* **REQUEST**: Find the number of lines below in which the word "this" appears, and write that number only.

* **INFORMATION SUPPLIED**:
────────────────────
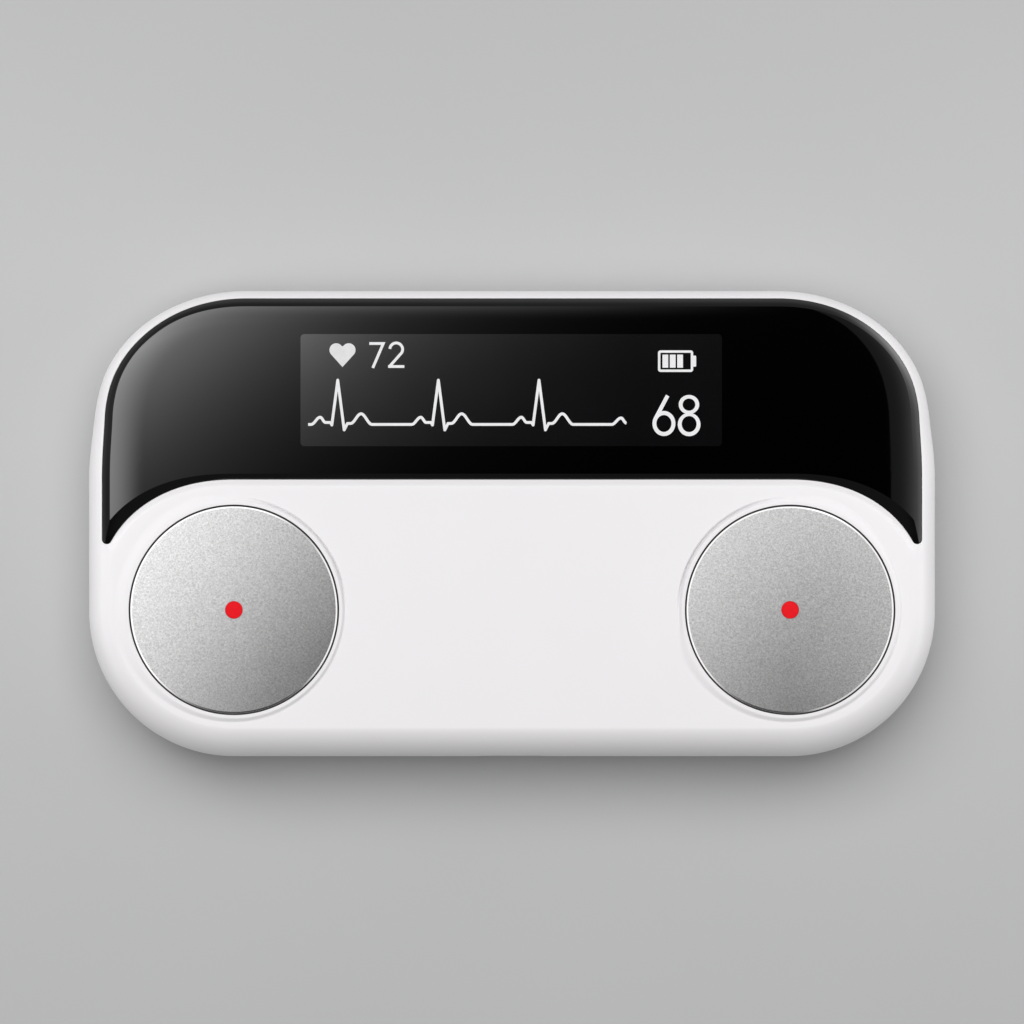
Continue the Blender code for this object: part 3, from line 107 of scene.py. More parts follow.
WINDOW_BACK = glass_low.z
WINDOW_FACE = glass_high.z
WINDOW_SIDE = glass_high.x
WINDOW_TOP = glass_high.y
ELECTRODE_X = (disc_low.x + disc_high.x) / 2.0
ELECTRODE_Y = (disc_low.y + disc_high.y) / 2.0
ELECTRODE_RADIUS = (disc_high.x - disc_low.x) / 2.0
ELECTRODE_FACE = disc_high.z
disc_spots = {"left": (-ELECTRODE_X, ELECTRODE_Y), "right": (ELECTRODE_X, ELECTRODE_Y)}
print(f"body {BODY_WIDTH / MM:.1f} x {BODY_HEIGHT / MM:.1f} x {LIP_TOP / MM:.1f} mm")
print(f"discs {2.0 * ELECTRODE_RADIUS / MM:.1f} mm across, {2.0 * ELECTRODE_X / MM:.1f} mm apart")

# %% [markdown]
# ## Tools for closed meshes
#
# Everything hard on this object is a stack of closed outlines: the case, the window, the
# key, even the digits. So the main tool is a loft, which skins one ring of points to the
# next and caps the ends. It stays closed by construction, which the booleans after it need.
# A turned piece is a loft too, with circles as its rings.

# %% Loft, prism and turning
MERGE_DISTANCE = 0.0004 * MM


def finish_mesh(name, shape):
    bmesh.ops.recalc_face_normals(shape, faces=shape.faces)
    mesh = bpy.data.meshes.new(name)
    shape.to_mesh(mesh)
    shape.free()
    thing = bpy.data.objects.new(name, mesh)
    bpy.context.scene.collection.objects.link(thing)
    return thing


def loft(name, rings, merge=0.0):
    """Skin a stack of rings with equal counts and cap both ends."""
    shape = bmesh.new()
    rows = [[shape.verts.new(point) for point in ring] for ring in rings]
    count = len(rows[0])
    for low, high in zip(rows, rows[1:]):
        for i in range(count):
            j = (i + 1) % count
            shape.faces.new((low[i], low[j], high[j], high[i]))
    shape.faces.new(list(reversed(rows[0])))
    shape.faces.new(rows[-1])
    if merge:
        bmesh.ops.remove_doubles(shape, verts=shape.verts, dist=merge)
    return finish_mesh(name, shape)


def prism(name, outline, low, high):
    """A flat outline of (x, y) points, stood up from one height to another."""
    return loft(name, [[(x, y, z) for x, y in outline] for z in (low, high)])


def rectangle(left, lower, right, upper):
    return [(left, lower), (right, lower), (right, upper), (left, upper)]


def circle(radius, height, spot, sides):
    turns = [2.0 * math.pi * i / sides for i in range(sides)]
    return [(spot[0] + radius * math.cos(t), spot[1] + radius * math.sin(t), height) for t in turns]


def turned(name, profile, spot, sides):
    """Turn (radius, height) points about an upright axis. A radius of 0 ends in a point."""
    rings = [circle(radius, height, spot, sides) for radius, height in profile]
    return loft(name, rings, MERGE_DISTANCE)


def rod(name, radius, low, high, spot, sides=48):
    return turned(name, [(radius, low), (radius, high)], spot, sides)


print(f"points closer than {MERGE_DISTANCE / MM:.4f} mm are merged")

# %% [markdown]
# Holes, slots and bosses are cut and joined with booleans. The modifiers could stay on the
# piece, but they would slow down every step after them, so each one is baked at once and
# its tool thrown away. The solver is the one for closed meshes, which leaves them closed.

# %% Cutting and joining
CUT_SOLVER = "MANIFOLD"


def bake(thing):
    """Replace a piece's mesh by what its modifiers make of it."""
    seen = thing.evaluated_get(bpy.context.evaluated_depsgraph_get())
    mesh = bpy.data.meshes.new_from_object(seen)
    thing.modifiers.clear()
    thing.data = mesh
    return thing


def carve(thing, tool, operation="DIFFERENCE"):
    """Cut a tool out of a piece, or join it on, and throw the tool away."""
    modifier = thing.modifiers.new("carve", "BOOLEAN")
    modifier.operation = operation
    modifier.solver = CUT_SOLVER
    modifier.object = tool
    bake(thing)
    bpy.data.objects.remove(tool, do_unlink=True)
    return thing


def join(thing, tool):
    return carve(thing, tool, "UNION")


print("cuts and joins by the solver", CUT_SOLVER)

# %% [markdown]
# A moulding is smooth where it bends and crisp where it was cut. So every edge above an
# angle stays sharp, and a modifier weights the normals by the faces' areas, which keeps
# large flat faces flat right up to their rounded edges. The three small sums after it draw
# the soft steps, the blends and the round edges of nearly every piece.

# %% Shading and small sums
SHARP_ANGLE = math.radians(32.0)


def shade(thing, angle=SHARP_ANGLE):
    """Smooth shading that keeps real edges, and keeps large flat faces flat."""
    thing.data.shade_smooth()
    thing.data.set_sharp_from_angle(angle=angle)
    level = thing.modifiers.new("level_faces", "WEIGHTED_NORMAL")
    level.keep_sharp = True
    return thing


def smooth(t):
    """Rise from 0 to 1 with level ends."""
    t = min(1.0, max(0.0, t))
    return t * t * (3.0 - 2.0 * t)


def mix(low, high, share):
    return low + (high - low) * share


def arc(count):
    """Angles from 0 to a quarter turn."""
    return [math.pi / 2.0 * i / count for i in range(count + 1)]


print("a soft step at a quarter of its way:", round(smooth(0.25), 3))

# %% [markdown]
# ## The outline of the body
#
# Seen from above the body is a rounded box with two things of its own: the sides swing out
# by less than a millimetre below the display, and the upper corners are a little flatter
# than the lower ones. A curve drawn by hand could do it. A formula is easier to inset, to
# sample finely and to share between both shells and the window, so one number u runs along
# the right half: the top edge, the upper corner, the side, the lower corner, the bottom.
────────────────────
* **WRITTEN ANSWER**: 2